Document Type : Original Article
Associate Professor, Public&amp;International law Department,Qom University
Associate Professor, Department of Private Law, Faculty of Law, Qom University
Nowadays, the effects and consequences of armed conflicts are not limited to human beings and they adversely affect the environment and many species of animals as well. Animals are considered to be the unknown and forgotten victims of armed conflicts. In international humanitarian law (IHL) this issue is largely ignored and there are only few rules that indirectly and ambiguously deal with the protection of animals during armed conflict. However, in the sources of Islamic law there are explicit rules and regulations that directly protect the rights of animals during the war. These rules fall into two different categories. First, those concerned with those animals which are used during the conflict as tools and methods of warfare and are regarded as part of military property and equipment. Second, those relating to animals that are not used in the conflict but are affected by the effects and consequences of the war similar to civilians and individuals who do not have a direct participation in hostilities.
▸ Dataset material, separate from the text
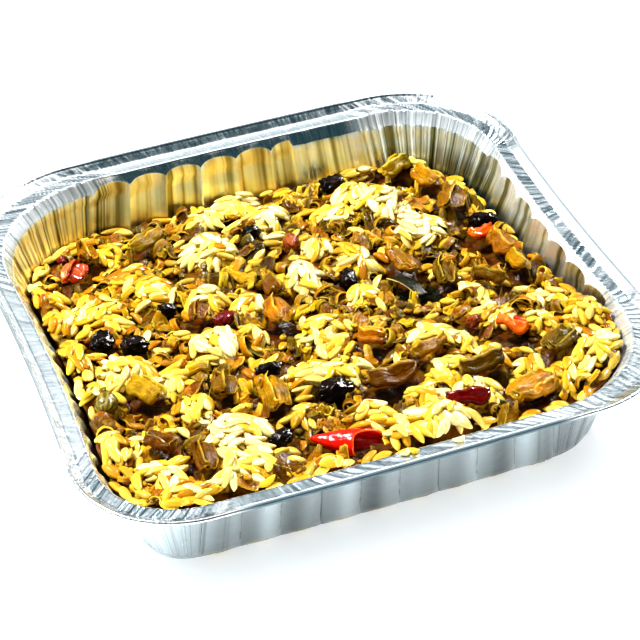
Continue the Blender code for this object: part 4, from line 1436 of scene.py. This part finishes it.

This study attempts to comparatively examine the relevant rules and principles in IHL and Islam. Based on the findings of the paper, it could be concluded that due to inadequacy and insufficiency of IHL concerning the protection of animal rights during armed conflicts, it appears to be necessary to develop new rules in this regard and employing the existing sources such as religious ones, including Islamic teachings, that are closely linked with ethical treatment of animals.